Local certification of local properties: tight bounds, trade-offs and new parameters

Local certification is a distributed mechanism enabling the nodes of a network to check the correctness of the current configuration, thanks to small pieces of information called certificates. For many classic global properties, like checking the acyclicity of the network, the optimal size of the certificates depends on the size of the network, $n$. In this paper, we focus on properties for which the size of the certificates does not depend on $n$ but on other parameters. We focus on three such important properties and prove tight bounds for all of them.
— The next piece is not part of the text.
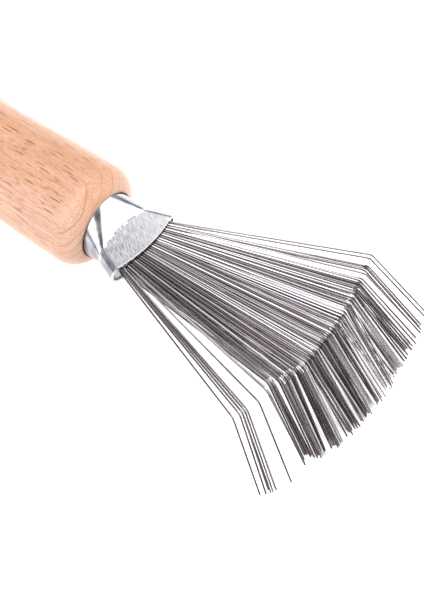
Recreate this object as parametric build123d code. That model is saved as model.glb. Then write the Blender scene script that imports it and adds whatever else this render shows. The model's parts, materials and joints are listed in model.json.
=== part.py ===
from build123d import *
import os
from math import asin, cos, radians, sin, sqrt
from random import Random

# Uncapping fork: a fan of bent steel tines, held in a flattened ferrule on a turned beech handle.
# The origin is the middle of the handle's butt, +X runs along the tool to the tips, +Z is up.

OVERRUN = 4.0  # how far a form runs past the place where it is trimmed

# Handle.
HANDLE_LENGTH = 112.0
GRIP_RADIUS = 14.6
GRIP_LENGTH = 60.0  # straight cylindrical stretch
SHOULDER_RADIUS = 15.4  # fullest part, just behind the rounded front
FRONT_ROUNDING = 6.5
BUTT_ROUNDING = 5.0
FACE_RADIUS = 11.7  # faint turned crease where the rounding meets the front face
BORE_DEPTH = 22.0
BORE_RELIEF = 0.35  # the bore is this much wider at its mouth
RELIEF_DEPTH = 3.0

# Ferrule.
TUBE_RADIUS = 9.8
FERRULE_WALL = 0.7
FERRULE_INSERTION = 18.0
RIDGE_REACH = 6.1  # from the handle's front to the ends of the crease where the flat begins
RIDGE_BOW = 0.8  # how much nearer the handle the crease's middle is
MOUTH_REACH = 15.1  # from the handle's front to the middle of the bowed mouth
MOUTH_WIDTH = 27.2
MOUTH_THICKNESS = 6.0
MOUTH_BOW = 2.0
PRESS_START = -0.3  # from the handle's front to where the round tube begins to close
RIDGE_WIDTH = 21.6
SIDE_ROUNDING = 2.8
ROUND_FLAT = 0.1  # half the flat left at each quarter of the round end

# Filling that grips the tines.
FILLING_RECESS = 0.7
FILLING_BACK = 1.5  # from the handle's front to the filling's rear face
FIT_GAP = 0.02

# Tines.
TINE_DIAMETER = 0.5
FAN_APEX = -13.7  # where the fan's lines meet, from the handle's front
FAN_REACH = 82.6  # apex to bend
EDGE_ANGLE = 25.0  # fan angle of the far right edge, in degrees
EDGE_REACH_GAIN = 2.2  # extra reach there
ROOT_REACH = 7.5  # from the handle's front to the tines' hidden rear ends
ROOT_SPAN = 16.6
ROOT_SHIFT = -0.5  # sideways, because the fan leans to +Y
BEND_RADIUS = 2.4
TIP_LEVEL = -19.0
TIP_RUN = 16.4  # level distance from bend to tip in the middle of the fan
TIP_RUN_SLOPE = 0.115  # growth of that distance per degree of fan
TIP_UNEVENNESS = 0.9  # in length
BEND_STRAY = 0.12  # degrees that a tine's bend strays from its even place in its bunch
STRAY_SEED = 159
SEED_STEP = 1000  # keeps the seeds of neighbouring tines apart
TINES_PER_NODE = 3

# The tines lie in layers, the lowest first.
LAYER_COUNT = 6
LAYER_PITCH_AT_ROOT = 0.68
LAYER_PITCH_AT_BEND = 0.57
LAYER_STAGGER = 0.3  # a higher layer bends this much further out

ALL_LAYERS = (0, 1, 2, 3, 4, 5)
LOW_LAYERS = (0, 1, 2)
HIGH_LAYERS = (3, 4, 5)

# The tines have sprung into bunches. Each row is a bunch: the layers that it is in, its tine count,
# the fan angles of its first and last bend, those of its first and last tip, its extra reach, and
# how many degrees its tips stray.
BUNCHES = (
    (HIGH_LAYERS, 1, -20.0, -20.0, -19.7, -19.7, 0.0, 0.2),
    (HIGH_LAYERS, 6, -18.9, -16.7, -19.1, -16.5, 0.0, 0.2),
    (HIGH_LAYERS, 1, -14.5, -14.5, -14.2, -14.2, 0.0, 0.2),
    (HIGH_LAYERS, 2, -12.2, -11.4, -11.0, -10.2, -1.4, 0.2),
    (ALL_LAYERS, 6, -10.3, -9.2, -9.7, -8.7, -2.6, 0.3),
    (ALL_LAYERS, 16, -8.6, -5.2, -8.3, -6.6, -1.0, 0.12),
    (ALL_LAYERS, 12, -4.8, -2.8, -5.3, -2.9, 0.0, 0.4),
    (ALL_LAYERS, 46, -2.4, 8.4, -1.8, 7.2, 0.0, 0.6),
    (LOW_LAYERS, 9, 9.0, 11.4, 11.0, 12.2, 0.0, 0.15),
    (HIGH_LAYERS, 9, 9.4, 13.4, 8.4, 9.8, 0.0, 0.15),
    (ALL_LAYERS, 17, 13.7, 16.9, 12.6, 15.8, 0.0, 0.35),
    (ALL_LAYERS, 12, 17.2, 19.8, 17.0, 19.6, 0.0, 0.4),
    (HIGH_LAYERS, 1, 20.9, 20.9, 20.8, 20.8, 0.0, 0.0),
    (HIGH_LAYERS, 4, 22.0, 23.4, 21.2, 22.5, 0.0, 0.2),
    (HIGH_LAYERS, 2, 24.6, 25.8, 24.0, 24.9, 0.0, 0.2),
)


def unevenness(number, tip_stray):
    """How far the tine of that number strays: its bend's angle, its tip's angle and its length."""
    chance = Random(SEED_STEP * number + STRAY_SEED)
    return [chance.uniform(-most, most) for most in (BEND_STRAY, tip_stray, TIP_UNEVENNESS)]


def from_front(reach):
    """X of a place given as its distance ahead of the handle's front."""
    return HANDLE_LENGTH + reach


def make_handle():
    """A turned solid with a slight swell at its front, rounded ends and a relieved blind bore."""
    shoulder_x = HANDLE_LENGTH - FRONT_ROUNDING
    centre_r = SHOULDER_RADIUS - FRONT_ROUNDING
    face_x = shoulder_x + sqrt(FRONT_ROUNDING**2 - (FACE_RADIUS - centre_r) ** 2)
    middle_turn = (radians(90) + asin((FACE_RADIUS - centre_r) / FRONT_ROUNDING)) / 2
    front_middle = (
        shoulder_x + FRONT_ROUNDING * cos(middle_turn),
        centre_r + FRONT_ROUNDING * sin(middle_turn),
    )
    butt_flat = GRIP_RADIUS - BUTT_ROUNDING
    relief = TUBE_RADIUS + BORE_RELIEF
    bore_x = HANDLE_LENGTH - BORE_DEPTH
    relief_x = HANDLE_LENGTH - RELIEF_DEPTH
    grip_end = BUTT_ROUNDING + GRIP_LENGTH
    swell = Spline(
        (grip_end, GRIP_RADIUS), (shoulder_x, SHOULDER_RADIUS), tangents=((1, 0), (1, 0))
    )
    outline = [
        Line((0, 0), (0, butt_flat)),
        RadiusArc((0, butt_flat), (BUTT_ROUNDING, GRIP_RADIUS), BUTT_ROUNDING),
        Line((BUTT_ROUNDING, GRIP_RADIUS), (grip_end, GRIP_RADIUS)),
        swell,
        ThreePointArc((shoulder_x, SHOULDER_RADIUS), front_middle, (face_x, FACE_RADIUS)),
        Polyline(
            (face_x, FACE_RADIUS),
            (HANDLE_LENGTH, relief),
            (relief_x, TUBE_RADIUS),
            (bore_x, TUBE_RADIUS),
            (bore_x, 0),
            (0, 0),
        ),
    ]
    return revolve(make_face(outline), Axis.X)


def tube_section(x, half_width, half_height, corner):
    """A closed outline across the tool at x: four straight sides joined by four round corners."""
    outline = []
    for side in range(4):
        along, out = (half_width, half_height) if side % 2 == 0 else (half_height, half_width)
        flat_end = along - corner
        turn = Rot(90 * side, 0, 0)
        slant = corner * sqrt(0.5)
        outline.append(turn * Line((x, -flat_end, out), (x, flat_end, out)))
        corner_middle = (x, flat_end + slant, out - corner + slant)
        corner_end = (x, along, out - corner)
        outline.append(turn * ThreePointArc((x, flat_end, out), corner_middle, corner_end))
    return Face(Wire(outline))


def bow_radius(width, bow):
    """Radius of the arc that rises by bow over that width."""
    return ((width / 2) ** 2 + bow**2) / (2 * bow)


def press_die(inset):
    """What the press tool takes off above the flat: its rear edge bows towards the handle."""
    flat_width = RIDGE_WIDTH - 2 * SIDE_ROUNDING
    radius = bow_radius(flat_width, RIDGE_BOW) + inset
    rear_middle = from_front(RIDGE_REACH - RIDGE_BOW) - inset
    level = MOUTH_THICKNESS / 2 - inset
    base = Pos(rear_middle + radius, 0, level + TUBE_RADIUS / 2)
    return base * Cylinder(radius, TUBE_RADIUS)


def pressed_form(inset, front_trim):
    """The pressed tube's outer form, shrunk by inset, from inside the handle to its bowed mouth."""
    rear = from_front(-FERRULE_INSERTION) - OVERRUN
    press_start = from_front(PRESS_START)
    ridge = from_front(RIDGE_REACH)
    front = from_front(MOUTH_REACH) + OVERRUN
    radius = TUBE_RADIUS - inset
    half_height = MOUTH_THICKNESS / 2 - inset
    half_ridge = RIDGE_WIDTH / 2 - inset
    widening = (MOUTH_WIDTH - RIDGE_WIDTH) / 2 / (MOUTH_REACH - MOUTH_BOW - RIDGE_REACH)
    half_front = half_ridge + widening * (front - ridge)
    corner = SIDE_ROUNDING - inset

    round_end = tube_section(press_start, radius, radius, radius - ROUND_FLAT)
    ridge_end = tube_section(ridge, half_ridge, half_height, corner)
    front_end = tube_section(front, half_front, half_height, corner)
    barrel = Plane.YZ.offset(rear) * Circle(radius)
    pressed = loft([round_end, ridge_end, front_end], ruled=True)
    mouth_radius = bow_radius(MOUTH_WIDTH, MOUTH_BOW) - front_trim
    mouth_centre = from_front(MOUTH_REACH) - front_trim - mouth_radius
    pressed &= Pos(mouth_centre, 0, 0) * Cylinder(mouth_radius, 4 * MOUTH_WIDTH)
    die = press_die(inset)
    pressed -= die
    pressed -= Rot(180, 0, 0) * die
    return extrude(barrel, press_start - rear) + pressed


def ahead_of(solid, x):
    """What of the solid lies ahead of x."""
    reach = 4 * MOUTH_WIDTH
    return solid & Pos(x + reach / 2, 0, 0) * Box(reach, reach, reach)


def make_ferrule():
    """A tube, round in the handle and pressed flat at its mouth."""
    outer = ahead_of(pressed_form(0, 0), from_front(-FERRULE_INSERTION))
    return outer - pressed_form(FERRULE_WALL, -FERRULE_WALL)


def make_filling(tine_bores):
    """The plug in the ferrule's mouth, with a bore for each tine."""
    plug = pressed_form(FERRULE_WALL + FIT_GAP, FILLING_RECESS)
    return ahead_of(plug, from_front(FILLING_BACK)) - tine_bores


def tine_layout():
    """The bunches' tines, layer by layer from left to right, each as its three corners."""
    placed = {layer: [] for layer in ALL_LAYERS}
    number = 0
    for layers, count, bend_first, bend_last, tip_first, tip_last, extra_reach, stray in BUNCHES:
        for place in range(count):
            share = (place + 0.5) / count
            bend_stray, tip_stray, length_stray = unevenness(number, stray)
            bend_angle = bend_first + (bend_last - bend_first) * share + bend_stray
            tip_angle = tip_first + (tip_last - tip_first) * share + tip_stray
            layer = layers[number % len(layers)]
            placed[layer].append((bend_angle, tip_angle, extra_reach, length_stray))
            number += 1
    return {
        layer: [tine_corners(layer, rank, len(tines), *tine) for rank, tine in enumerate(tines)]
        for layer, tines in placed.items()
    }


def tine_corners(layer, rank, layer_count, bend_angle, tip_angle, extra_reach, length_stray):
    """The hidden root, the bend and the tip of one tine, as points on its centre line."""
    height = layer - (LAYER_COUNT - 1) / 2
    edge_share = max(0.0, bend_angle / EDGE_ANGLE) ** 2
    reach = FAN_REACH + extra_reach + EDGE_REACH_GAIN * edge_share + LAYER_STAGGER * height
    tip_reach = reach + TIP_RUN + TIP_RUN_SLOPE * bend_angle
    apex_x = from_front(FAN_APEX)
    root_y = ROOT_SHIFT + ROOT_SPAN * ((rank + 0.5) / layer_count - 0.5)
    root = Vector(from_front(ROOT_REACH), root_y, height * LAYER_PITCH_AT_ROOT)
    bend_turn = radians(bend_angle)
    bend = Vector(
        apex_x + reach * cos(bend_turn), reach * sin(bend_turn), height * LAYER_PITCH_AT_BEND
    )
    tip_turn = radians(tip_angle)
    full_tip = Vector(
        apex_x + tip_reach * cos(tip_turn),
        tip_reach * sin(tip_turn),
        TIP_LEVEL + height * LAYER_PITCH_AT_BEND,
    )
    tip = full_tip + (full_tip - bend).normalized() * length_stray
    return root, bend, tip


def make_tine(root, bend, tip):
    """One round wire with its single small bend."""
    path = FilletPolyline(root, bend, tip, radius=BEND_RADIUS)
    section = Plane(origin=root, z_dir=(bend - root)) * Circle(TINE_DIAMETER / 2)
    return sweep(section, path=path)


def make_tine_bore(root, bend):
    """The straight bore that a tine fills, running out past the mouth."""
    direction = (bend - root).normalized()
    length = MOUTH_REACH - ROOT_REACH + OVERRUN
    section = Plane(origin=root, z_dir=direction) * Circle(TINE_DIAMETER / 2)
    return extrude(section, length, dir=direction)


def write(name, shape):
    export_step(shape, f"parts/{name}.step")


def main():
    os.makedirs("parts", exist_ok=True)
    layout = tine_layout()
    bores = [make_tine_bore(root, bend) for tines in layout.values() for root, bend, tip in tines]
    write("handle", make_handle())
    write("ferrule", make_ferrule())
    write("mouth_filling", make_filling(bores))
    for layer, tines in layout.items():
        for first in range(0, len(tines), TINES_PER_NODE):
            group = [make_tine(*corners) for corners in tines[first : first + TINES_PER_NODE]]
            write(f"layer_{layer + 1}_tines_{first // TINES_PER_NODE + 1:02d}", Compound(group))


main()
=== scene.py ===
import json
from math import cos, radians

import bpy
from mathutils import Matrix, Vector


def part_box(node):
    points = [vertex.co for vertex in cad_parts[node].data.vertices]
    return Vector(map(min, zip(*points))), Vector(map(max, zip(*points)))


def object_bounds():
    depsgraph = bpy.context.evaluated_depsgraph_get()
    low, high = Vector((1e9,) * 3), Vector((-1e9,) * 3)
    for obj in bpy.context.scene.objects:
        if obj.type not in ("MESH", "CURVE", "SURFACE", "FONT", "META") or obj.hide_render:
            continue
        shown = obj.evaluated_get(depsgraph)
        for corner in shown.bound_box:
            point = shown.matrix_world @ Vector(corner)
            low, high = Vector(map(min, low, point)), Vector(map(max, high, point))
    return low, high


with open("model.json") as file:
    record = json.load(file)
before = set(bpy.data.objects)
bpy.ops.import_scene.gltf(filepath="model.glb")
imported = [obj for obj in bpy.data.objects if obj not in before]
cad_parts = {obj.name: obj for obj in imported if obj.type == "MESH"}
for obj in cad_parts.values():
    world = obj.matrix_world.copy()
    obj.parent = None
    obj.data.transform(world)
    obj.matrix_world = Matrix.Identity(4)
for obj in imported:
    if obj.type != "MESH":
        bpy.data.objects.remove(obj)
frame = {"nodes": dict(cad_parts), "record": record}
cad_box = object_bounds()

# Uncapping fork: materials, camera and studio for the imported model. Lengths are in metres. The tool lies
# along +X with its tips ahead, and the origin is the middle of the handle's butt.

handle_low, handle_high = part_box("handle")
ferrule_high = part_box("ferrule")[1]
HANDLE_FRONT = Vector((handle_high.x, 0, 0))
HANDLE_THICKNESS = handle_high.z - handle_low.z
FERRULE_RADIUS = ferrule_high.z  # of its round tube
MOUTH_X = ferrule_high.x
MOUTH_HALF_WIDTH = ferrule_high.y

AXIS = Vector((0, 0, 0))  # a point on the tool's axis
ACROSS = (0, 1, 1)  # keeps only the part of a vector that lies across the tool
LEVEL = (1, 1, 0)  # keeps only the part of a vector that is level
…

Namely, we prove that the optimal certification size is: $\Theta(\log k)$ for $k$-colorability (and even exactly $\lceil \log k \rceil$ bits in the anonymous model while previous works had only proved a $2$-bit lower bound); $(1/2)\log t+o(\log t)$ for dominating sets at distance $t$ (an unexpected and tighter-than-usual bound) ; and $\Theta(\log \Delta)$ for perfect matching in graphs of maximum degree $\Delta$ (the first non-trivial bound parameterized by $\Delta$). We also prove some surprising upper bounds, for example, certifying the existence of a perfect matching in a planar graph can be done with only two bits. In addition, we explore various specific cases for these properties, in particular improving our understanding of the trade-off between locality of the verification and certificate size.